I haven't felt well for a while and not inspired to take photos or post something here. Part of my feeling unwell may have had to do with a reaction to yet another medicine to lower my LDL cholesterol. My LDL is just fine, as is my HDL and all the rest. It's only because I have diabetes that the doctors insist I take something. They want the LDL to be half of what is OK for a healthy person. I looked it up online and the consensus among doctors is that all people with diabetes should be on a statin drug. That's how huge the risk of heart disease and strokes are among our population. 

Since I can't take statins, Medicare approved something called Repatha. One day, a commercial for Repatha came on my TV. My ears perked up when they began to talk about the side effects. They were exactly the way I felt. Plus, they said this drug may raise your blood sugar. So now I think maybe that's why I suffered with high sugars for a couple of months. A very scary situation for me, since I have always been able to control them. So I stopped taking this drug and will discuss with my diabetes team when I see them next week.

Other than that, I have a bit of a hard time breathing, so I will make an appointment with my pulmonary doctor. I haven't seen him for a long time and I haven't taken any medicine and felt fine until now. 

I went outside and took some pictures the other day. After all the rain and snow, the land is getting green. This makes it look a lot better, but since my tractor guy has retired and left the canyon, I worry about fire abatement when the weeds get going later in the spring.
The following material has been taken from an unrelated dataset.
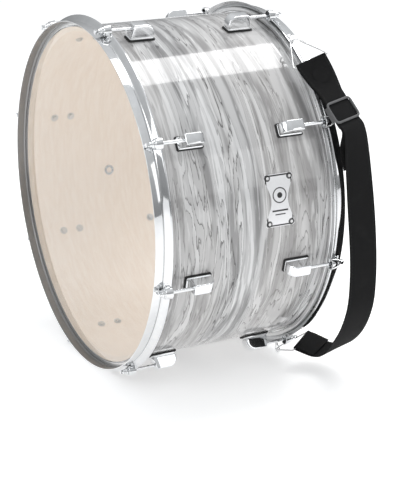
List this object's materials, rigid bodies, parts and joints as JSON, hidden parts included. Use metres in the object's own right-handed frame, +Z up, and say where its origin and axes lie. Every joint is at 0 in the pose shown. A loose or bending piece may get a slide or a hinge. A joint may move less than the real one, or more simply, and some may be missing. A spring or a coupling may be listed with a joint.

My neighbor, Joyce, tells me we will figure it out, and to not worry. She's so calm about everything and is becoming such a good friend. We also need to fix our road, which is washed out in several spots. Hopefully, there will be wildflowers though, to make up for my worries. 

The dogs are fine. Samson is now running around loose outside and is so happy. I feel bad I didn't dare to do this earlier. He comes when called, smiling his happy Samoyed smile (a few treats in my pocket helps). 

This is an old picture of him and my favorite. He was young here, this summer he will be ten. And Faith will be five next month.